Entre vacarme et silence : l’invitation des lucides à redéfinir la chose publique
Par-delà le
vacarme des ambitions et les rivalités de façade qui rythment désormais
l’horizon politique béninois, une voix s’élève, singulière et lucide, pour
appeler à une réappropriation noble de l’engagement public. Cette voix, celle
de Laurent Jimaja, nous exhorte non pas à désigner un futur président ou à
sonder les faveurs supposées du pouvoir en place, mais à refonder notre regard
sur ce qu’est, et surtout, sur ce que devrait être, la politique.
Le propos
est d’une justesse rare. Il refuse le spectacle convenu des positionnements
précoces, des clubs électoraux sans âme, des sigles vides de sens, des visages
connus dont la seule vocation semble être de persister dans la lumière. Ce que
dénonce Laurent Jimaja, c’est l’inanité d’un jeu où l’on confond la fin et les
moyens, où l’accession à un poste tient lieu de programme, et où l’intérêt
général s’efface sous le poids d’ambitions singulières.
En effet, faire
de la politique, rappelle-t-il en substance, ce n’est pas aspirer à diriger
pour le simple prestige du pouvoir. C’est porter le souci de l’autre,
s’inquiéter de la faim et de la soif des anonymes, s’interroger sur
l'effondrement du pouvoir d’achat dans les campagnes, sur l’angoisse
silencieuse de la ménagère et sur le désespoir muet des laissés-pour-compte.
La
politique, dans sa définition la plus noble, relève d’un acte éthique :
elle implique une orientation de la volonté vers le bien commun, et non une
stratégie de positionnement au service d’un curriculum vitae. Ce renversement
de perspective est devenu urgent. Il exige que chacun se livre à un examen
de conscience, que chacun consente à renaître intérieurement avant de
prétendre conduire les autres.
A travers
ses lignes, il note que le peuple béninois n’est pas dupe. Mais il est constamment distrait,
éloigné de ses véritables urgences par une rhétorique qui oppose mouvance et
opposition, comme si ces clivages, répétés à l’envi, suffisaient à structurer
une pensée politique digne de ce nom. Or, rien n’est plus vide que cette
dialectique si elle ne s’accompagne d’une vision, d’un projet, d’un cap
partagé.
À quoi bon
ces querelles stériles qui n’intéressent, au fond, qu’une poignée d’initiés ?

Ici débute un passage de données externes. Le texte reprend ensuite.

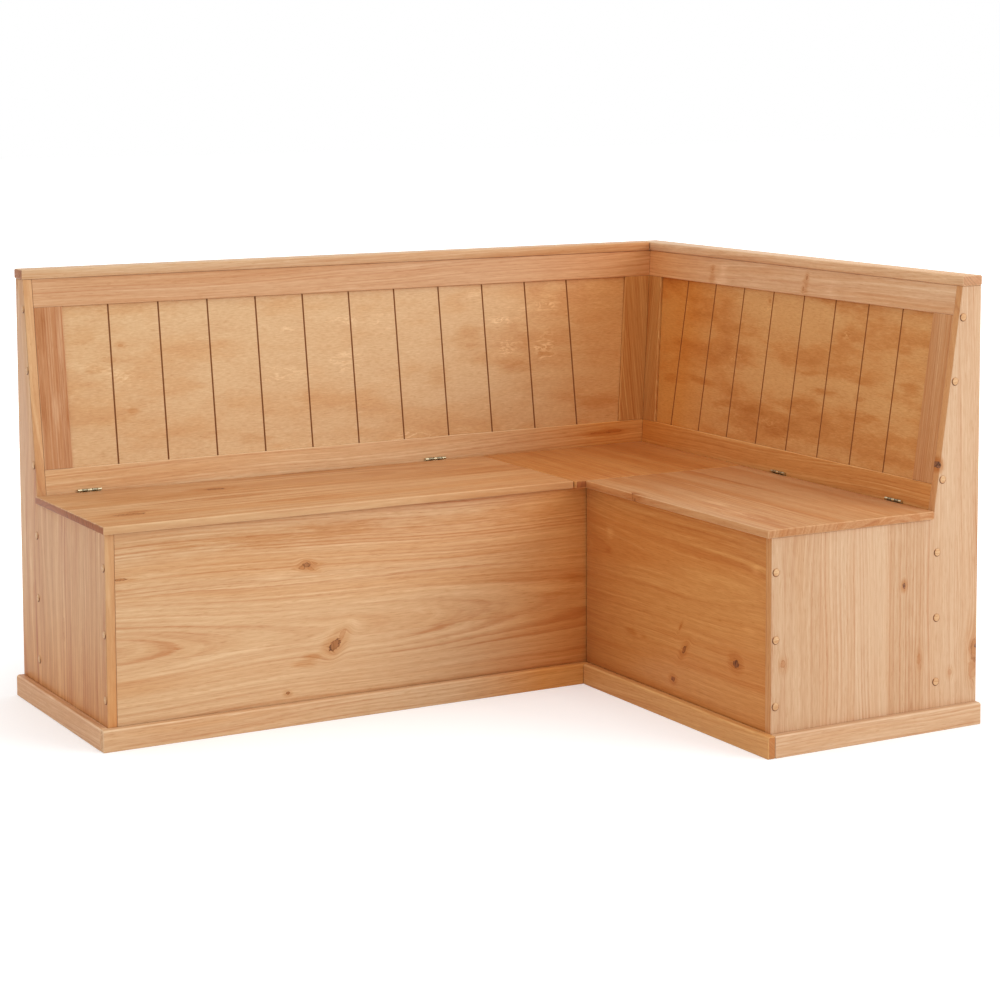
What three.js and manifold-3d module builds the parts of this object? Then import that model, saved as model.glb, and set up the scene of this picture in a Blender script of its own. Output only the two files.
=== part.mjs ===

Que gagne la République à ces dénonciations théâtralisées ou à ces éloges
convenus d’une prétendue performance économique ? Dans cette grande mise en
scène, le citoyen reste spectateur, et la nation demeure orpheline d’un idéal.
Mais Laurent
Jimaja ne s’adresse pas uniquement à la classe politique. Il interpelle aussi,
et peut-être surtout, ces esprits éclairés, ces femmes et ces hommes de savoir,
de rigueur, d’honnêteté, qui, par pudeur ou dégoût, ont choisi de se tenir à
l’écart de l’arène. À ceux-là, il lance un appel solennel : « Installez-vous
fermement, hâtez-vous lentement mais sûrement, allez servir l’idéal de
prospérité des vôtres. »
Car il ne
suffit plus de penser juste. Il faut agir. Il ne suffit plus d’observer. Il
faut s’engager. L’heure est venue pour les consciences éveillées de se mettre
en mouvement, non pas pour conquérir le pouvoir, mais pour en restaurer le
sens.
Pour Jimaja,
il est des
moments où le silence des justes devient une forme de complicité. Le Bénin
traverse l’un de ces moments. La lucidité n’est plus une posture intellectuelle
: elle est une obligation morale. Et de cette lucidité doit naître une
espérance, non pas une espérance passive, mais une espérance agissante,
incarnée, vivante.
In fine, l’intervention
de Laurent Jimaja n’est pas une simple opinion. Elle est une interpellation
existentielle à l’endroit de toutes les générations. Elle nous rappelle que
la politique ne vaut que si elle est au service de l’humain. Et que l’Histoire
ne retient que ceux qui, dans l’épreuve du temps, ont eu le courage de
s’oublier pour édifier.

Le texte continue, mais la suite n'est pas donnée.